2. Why is the third hand on the watch called the second hand?

3. If a word is misspelled in the dictionary, how would we ever know?

4. If Webster wrote the first dictionary, where did he find the words?

5. Why do we say something is out of whack? What is a whack?

6. Why does "slow down" and "slow up" mean the same thing?

7. Why does "fat chance" and "slim chance" mean the same thing?

8. Why do "tug" boats push their barges?

9. Why do we sing "Take me out to the ball game" when we are already there?

10. Why are they called "stands" when they are made for sitting?

11. Why is it called "after dark" when it really is "after light"?

12. Doesn't "expecting the unexpected" make the unexpected expected?

13. Why are a "wise man" and a "wise guy" opposites?

14. Why do "overlook" and "oversee" mean opposite things?

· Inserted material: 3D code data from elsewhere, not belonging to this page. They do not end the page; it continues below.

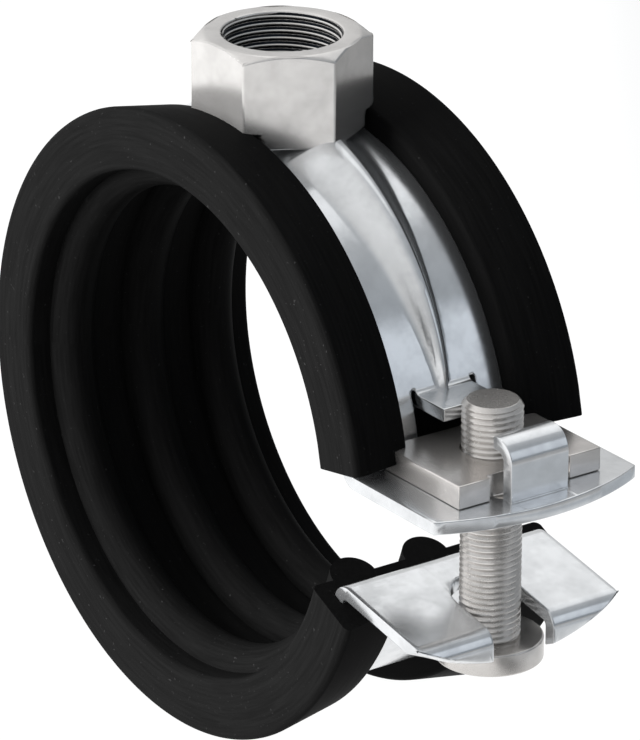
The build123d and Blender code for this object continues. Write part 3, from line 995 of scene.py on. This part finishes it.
class CLAMP_OT_nut_plate(bpy.types.Operator):
    """Threaded plate that lies on the upper ear under the hook"""

    bl_idname = "clamp.nut_plate"
    bl_label = "Threaded plate"

    def execute(self, context):
        finish = context.scene.clamp_finish
        near, far, under, over = PLATE_START_X, 34.1, 3.58, 5.58
        notch_x, notch_half, hole_r, edge = 33.5, 3.9, 2.56, 0.13
        obj = block((near, -PLATE_HALF, under), (far, PLATE_HALF, over))
        obj.name = obj.data.name = "nut_plate_threaded"
        cut(obj, block((notch_x, -notch_half, 3), (36, notch_half, 6)))
        cut(obj, drum((SCREW_X, 0, 4.6), hole_r, 6, "Z", 72))
        soften(obj, edge)
        dress(obj, zinc_plate(finish), "upper_shell", "zinc_plate", "nut_plate")
        return {"FINISHED"}


def lining_half(sizes):
    """Half of the lining's cross-section as (radius, across) pairs, from the middle rib out and back."""
    crest, outer = sizes.pipe_radius / MM, sizes.lining_radius / MM
    spacing = sizes.rib_spacing / MM
    valley, half, lip_y = 21.5, 11.4, 5.6
    rib = 2.05
    centre = crest + rib
    foot_angle = degrees(atan2(sqrt(rib**2 - (centre - valley) ** 2), valley - centre))
    rise = arc_points((centre, 0), rib, 180, foot_angle, 14)
    fall = [(r, spacing - y) for r, y in reversed(rise)]
    back = [(r, spacing + y) for r, y in rise]
    places = [(crest, 0.0)] + rise + fall + [(crest, spacing)] + back
    edge, lip_edge, drop = 0.6, 0.4, 0.8
    places += [(valley, half - edge)] + arc_points((valley + edge, half - edge), edge, 180, 90, 6)
    places += [(outer - edge, half)] + arc_points((outer - edge, half - edge), edge, 90, 5, 8)
    slope_end = (outer - drop, lip_y + lip_edge)
    places += [slope_end] + arc_points((slope_end[0] - lip_edge, slope_end[1]), lip_edge, 0, -90, 4)
    # The channel round the band's edge
    channel_out, channel_in, channel_half = 24.04, 22.81, 10.04
    return places + [(channel_out, lip_y), (channel_out, channel_half), (channel_in, channel_half)]


def close_end(obj, angle, flatten):
    """Closes the strip's end at an angle with a cut face, whose places flatten gives."""
    choose(obj, lambda p: p.x > 0 and abs(degrees(atan2(p.z, p.x)) - angle) < 0.2)
    bpy.ops.mesh.extrude_region_move(TRANSFORM_OT_translate={"value": (0, 0, 0)})
    reshape(obj, flatten, selected=True)
    bpy.ops.mesh.edge_face_add()
    bpy.ops.mesh.inset(thickness=0.12 * MM)


class CLAMP_OT_rubber_lining(bpy.types.Operator):
    """Rubber lining: one moulded strip with three ribs, side walls and lips over the bands' edges"""

    bl_idname = "clamp.rubber_lining"
    bl_label = "Rubber lining"

    def execute(self, context):
        sizes, finish = context.scene.clamp_sizes, context.scene.clamp_finish
        half = lining_half(sizes)
        outline = half + [(r, -y) for r, y in reversed(half[1:])]
        places = [Vector((r, y, 0)) for r, y in outline]
        obj = begin("rubber_lining_strip", places[0])
        trace(places[0], places[1:])
        # A face made and deleted again closes the outline
        bpy.ops.mesh.select_all(action="SELECT")
        bpy.ops.mesh.edge_face_add()
        bpy.ops.mesh.delete(type="ONLY_FACE")
        bpy.ops.mesh.select_all(action="SELECT")
        upper, lower = 15.0, -20.2
        turn((0, 0, 0), 360 - (upper - lower), 216)
        bpy.ops.object.mode_set(mode="OBJECT")
        # The strip was spun from the closure side; now its upper end goes to its place
        obj.data.transform(Matrix.Rotation(radians(-upper), 4, "Y"))
        bpy.ops.object.mode_set(mode="EDIT")
        crest, outer = sizes.pipe_radius / MM, sizes.lining_radius / MM
        upper_cut, lower_cut, lower_fall = 10, -18.4, 1.4

        def upper_end(place):
            flat = ring_point(hypot(place.x, place.z), upper_cut)
            return (flat.x, place.y, flat.z)

        def lower_end(place):
            out = hypot(place.x, place.z)
            flat = ring_point(out, lower_cut - lower_fall * (out - crest) / (outer - crest))
            return (flat.x, place.y, flat.z)

        close_end(obj, upper, upper_end)
        close_end(obj, lower, lower_end)
        merge_and_orient(obj)
        bpy.ops.object.mode_set(mode="OBJECT")
        # The lips are notched round the threaded plate
        notch_half = PLATE_HALF + 0.02
        cut(obj, block((PLATE_START_X, -notch_half, 3), (30, notch_half, 5.6)))
        smooth(obj, 40)
        dress(obj, black_rubber(finish), None, "black_rubber", "rubber_lining_upper", "rubber_lining_lower")
        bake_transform(obj)
        return {"FINISHED"}


def area_light(name, place, width, height, power, tint):
    """A soft box at a place in metres that shines on the clamp."""
    bpy.ops.object.light_add(type="AREA", location=place)
    light = bpy.context.object
    light.name = name
    light.rotation_euler = (-Vector(place)).to_track_quat("-Z", "Y").to_euler()
    light.data.shape = "RECTANGLE"
    light.data.size, light.data.size_y = width, height
    light.data.energy = power
    light.data.color = linear(tint)[:3]
    return light


def studio_world():
    """The studio's walls: white on the camera's left, grey towards the far right, dimmer low down."""
    world = bpy.data.worlds.new("studio")
    world.use_nodes = True
    tree = world.node_tree
    tree.nodes.clear()
    place = add_node(tree, "ShaderNodeTexCoord")
    side = add_node(
        tree,
        "ShaderNodeVectorMath",
        {1: (-0.8, -0.6, 0.15)},
        {0: place.outputs["Generated"]},
        operation="DOT_PRODUCT",
    )
    share = add_node(
        tree,
        "ShaderNodeMapRange",
        {"From Min": -1.0, "From Max": 1.0, "To Min": 0.0, "To Max": 1.0},
        {"Value": side.outputs["Value"]},
    )
    tone = add_node(tree, "ShaderNodeValToRGB", links={"Fac": share.outputs[0]})
    dark, grey = (0.22, 0.25, 0.28, 1.0), (0.46, 0.48, 0.5, 1.0)
    set_ramp(tone, [(0.0, dark), (0.3, grey), (0.6, 0.75), (1.0, 1.0)])
    parts = add_node(tree, "ShaderNodeSeparateXYZ", links={"Vector": place.outputs["Generated"]})
    lift = add_node(
        tree,
        "ShaderNodeMapRange",
        {"From Min": 0.3, "From Max": 0.65, "To Min": 0.85, "To Max": 1.0},
        {"Value": parts.outputs["Z"]},
        interpolation_type="SMOOTHSTEP",
    )
    glow = add_node(
        tree, "ShaderNodeBackground", links={"Color": tone.outputs["Color"], "Strength": lift.outputs[0]}
    )
    add_node(tree, "ShaderNodeOutputWorld", links={"Surface": glow.outputs[0]})
    return world


def photo_camera(context):
    """The camera where the photograph was taken from, turned, tilted down and rolled to match it."""
    place, tilt_down, roll = point(361.27, -252.34, 183.16), 22.3085, 0.1233
    camera_data = bpy.data.cameras.new("photo_camera")
    camera_data.sensor_fit = "HORIZONTAL"
    camera_data.sensor_width = 36.0
    camera_data.lens = 321.25
    camera_data.clip_start = 0.05
    camera = bpy.data.objects.new("photo_camera", camera_data)
    context.collection.objects.link(camera)
    camera.matrix_world = (
        Matrix.Translation(place)
        @ Matrix.Rotation(radians(CAMERA_TURN), 4, "Z")
        @ Matrix.Rotation(radians(90 - tilt_down), 4, "X")
        @ Matrix.Rotation(radians(roll), 4, "Z")
    )
    return camera


class CLAMP_OT_stage(bpy.types.Operator):
    """Pale floor, soft studio light and the camera at the photograph's angle"""

    bl_idname = "clamp.stage"
    bl_label = "Studio"

    def execute(self, context):
        finish = context.scene.clamp_finish
        floor_z = -26.9
        bpy.ops.object.select_all(action="DESELECT")
        bpy.ops.mesh.primitive_plane_add(size=6.0, location=point(0, 0, floor_z))
        floor = context.object
        floor.name = "floor"
        bpy.ops.object.transform_apply(location=True, rotation=True, scale=True)
        floor.data.materials.append(material("opal_light_table", floor_material, finish.floor))

        # The big box lights the rubber but isn't mirrored in the zinc
        left_softbox = area_light("left_softbox", (-0.35, -0.95, 0.3), 0.9, 0.7, 42.0, "#FFFFFF")
        left_softbox.visible_glossy = False
        area_light("top_softbox", (-0.3, 0.535, 0.79), 0.85, 0.5, 0.6, "#FFFFFF")
        area_light("right_strip", (0.78, 0.5, 0.37), 0.48, 0.5, 0.43, "#F2F7FF")

        context.scene.world = studio_world()
        context.scene.camera = photo_camera(context)
        context.scene.view_settings.view_transform = "Standard"
        return {"FINISHED"}


OPERATORS = (
    CLAMP_OT_upper_band,
    CLAMP_OT_lower_band,
    CLAMP_OT_hinge_pin,
    CLAMP_OT_connection_nut,
    CLAMP_OT_nut_plate,
    CLAMP_OT_closing_screw,
    CLAMP_OT_rubber_lining,
    CLAMP_OT_stage,
)


class CLAMP_PT_panel(bpy.types.Panel):
    """Lists the clamp's pieces, sizes and colours in the sidebar"""

    bl_label = "Hinged pipe clamp"
    bl_space_type = "VIEW_3D"
    bl_region_type = "UI"
    bl_category = "Pipe clamp"

    def draw(self, context):
        for group in (context.scene.clamp_sizes, context.scene.clamp_finish):
            column = self.layout.column(align=True)
            for name in group.__annotations__:
                column.prop(group, name)
        for operator in OPERATORS:
            self.layout.operator(operator.bl_idname)


CLASSES = (ClampSizes, ClampFinish, *OPERATORS, CLAMP_PT_panel)


def register():
    for item in CLASSES:
        bpy.utils.register_class(item)
    bpy.types.Scene.clamp_sizes = PointerProperty(type=ClampSizes)
    bpy.types.Scene.clamp_finish = PointerProperty(type=ClampFinish)


def unregister():
    del bpy.types.Scene.clamp_finish
    del bpy.types.Scene.clamp_sizes
    for item in reversed(CLASSES):
        bpy.utils.unregister_class(item)


def main():
    register()
    for operator in OPERATORS:
        group, name = operator.bl_idname.split(".")
        getattr(getattr(bpy.ops, group), name)()


if __name__ == "__main__":
    main()
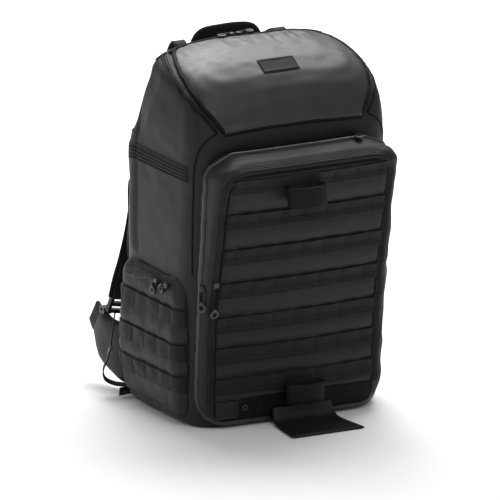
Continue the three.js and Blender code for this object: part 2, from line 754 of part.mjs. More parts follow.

15. Why is "phonics" not spelled the way it sounds?

16. If work is so terrific, why do they have to pay you to do it?

17. If all the world is a stage, where is the audience sitting?

18. If love is blind, why is lingerie so popular?

19. If you are cross-eyed and have dyslexia, can you read all right?

20. Why is bra singular and panties plural?

21. Why do you press harder on the buttons of a remote control when you know the batteries are dead?

22. Why do we put suits in garment bags and garments in a suitcase?

23. How come abbreviated is such a long word?

24. Why do we wash bath towels? Aren't we clean when we use them?

25. Why doesn't glue stick to the inside of the bottle?

26. Why do they call it a TV set when you only have one?

27. Christmas - What other time of the year do you sit in front of a dead tree and eat candy out of your socks?

Billie
08-27-2006, 08:16 AM
Love it you guys, did make me smile!

gitfiddle
08-27-2006, 04:44 PM
CM, I'm laughing and crying at the same time here! Thank you especially for the shrimp story! Do you think it ever happened?